· By David Millar

The Record Preservation Society ...... meets again

In the past Blog we talked about the care and preservation of the record with the importance of using a quality archival inner sleeve. We are looking at simple but effective ways of protecting your, not inconsiderable investment, in a new record.

So, this leads us to the question, ‘How about the care of the record and sleeve?’

 Importance of good outer sleeves protective cover.

First step- remove the cellophane style wrap from the record. If you are using a protective outer sleeve, then this is superfluous. Generally, they are shrunk wrap and can cause the original sleeve to twist over time. Keep the hype stickers though and drop into the new outer sleeve. If you decide to sell the album and want to confirm what pressing, then this is a good thing to have.

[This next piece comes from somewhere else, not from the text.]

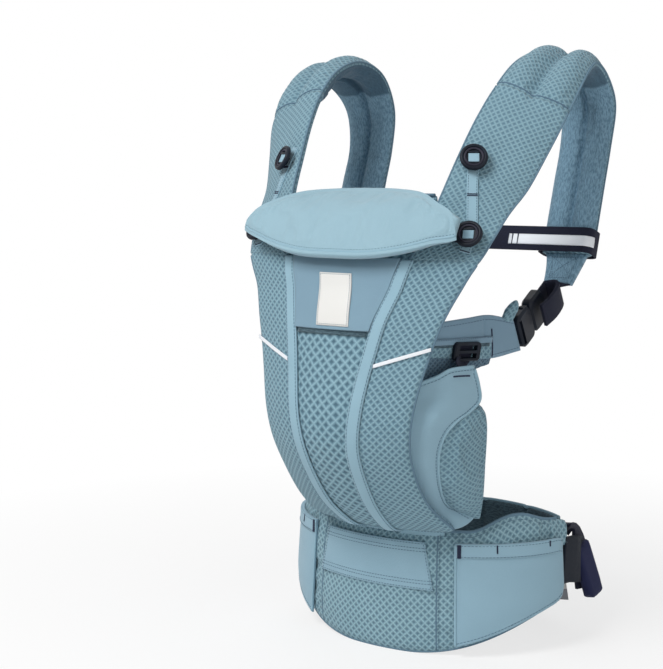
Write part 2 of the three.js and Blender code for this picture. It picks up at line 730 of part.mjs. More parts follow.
// Seat-width sliders: a flat frame with a grip bar, on the wing's outer face
const sliderShares = [0.34, 0.22]; // its middle's place on the wing
function makeSlider() {
  const [u, v] = sliderShares;
  const normal = normalOf(wingPlace, u, v);
  const lengthways = wingPlace(u + probeShare, v).sub(wingPlace(u, v)).normalize();
  const basis = new THREE.Matrix4().makeBasis(
    lengthways, normal.clone().cross(lengthways), normal,
  );
  const seat = wingThickness / 2 + sliderThickness / 2 + sliderLift;
  basis.setPosition(wingPlace(u, v).addScaledVector(normal, seat));
  const plate = roundedPlate(
    -sliderLength / 2, sliderLength / 2, sliderHeight, sliderThickness, sliderBarWidth,
  );
  const opening = (sliderHeight - 3 * sliderBarWidth) / 2;
  let body = plate;
  for (const sign of [1, -1]) {
    body = body.subtract(block(
      -sliderLength / 2 + sliderBarWidth * 2, sliderLength / 2 - sliderBarWidth * 2,
      opening / 2, overrun, sign * (sliderBarWidth + opening) / 2,
    ));
  }
  return shapeOf(body).applyMatrix4(basis);
}
addPair('seat_slider', makeSlider(), blackPlastic);

// Thigh pads: a smooth cover behind the panel's edge, and a padded roll along the cover's rear seam
const thighPoint = ([x, y, z]) =>
  point(thighReachX * x, thighReachY * y, mix(thighBottom, thighTop, z));
const seamShares = [
  [0.79, 0.56, 0.007], [0.69, 0.667, 0.08], [0.68, 0.78, 0.153], [0.73, 0.913, 0.307],
  [0.77, 0.973, 0.473], [0.836, 0.98, 0.6], [0.9, 0.933, 0.673], [0.973, 0.753, 0.78],
];
const coverTopShares = [[0.964, 0.82, 0.993], [0.88, 0.98, 0.99], [0.8, 1.04, 0.95]];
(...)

 There is a school of thought that suggests that a new plastic sleeve diminishes the stylish look of the cool record, and that is no doubt true. But the protection of the spine/sleeve far outweighs the aesthetic factor.

 There are a couple of options that we would recommend.

There are several variations but the classic 75 micron+ clear sleeves are perfect for the job. Or Japanese style resealable sleeves for a stronger dust-seal sleeve. (watch the sticky edge when popping back into the outer sleeve). Surprisingly the style you use is less a factor that the issues discussed below.

 We have seen a number of records without and have suffered from greasy hands, drinks, or god-knows-what have marked the precious sleeve. We are looking to protect your investment.

How to store the records.

Number one rule is, vertically please. Stacked horizontally in a larger stack will eventually put undue pressure on the record.

Our most used storage system comes from Ikea and is called the ‘Kallax’ system. It is by far and away the most used shelving by the Vinyl community. 

 The ‘Kallax’ is a surprisingly light but rigid unit you can assemble yourself. Different colour variations include Cream, Black, and a couple of wood options. There are several unit sizes (one, two, four, eight. Ten, etc….) Ikea is not currently in NZ but there are several retailers offering a supply.

 Out of the sunlight (faded spines, and sleeves) and minimum humidity (mouldy paper) or temperature variation (warped records). Buy a simple temp humidity gauge from a wine specialist, or Jaycar, to monitor this. Even better with a log to track variations and spikes.

 Did we say ‘Don’t touch the record?’

Have fun with your collecting and a few simple steps can help to give you a lifetime of record listening enjoyment.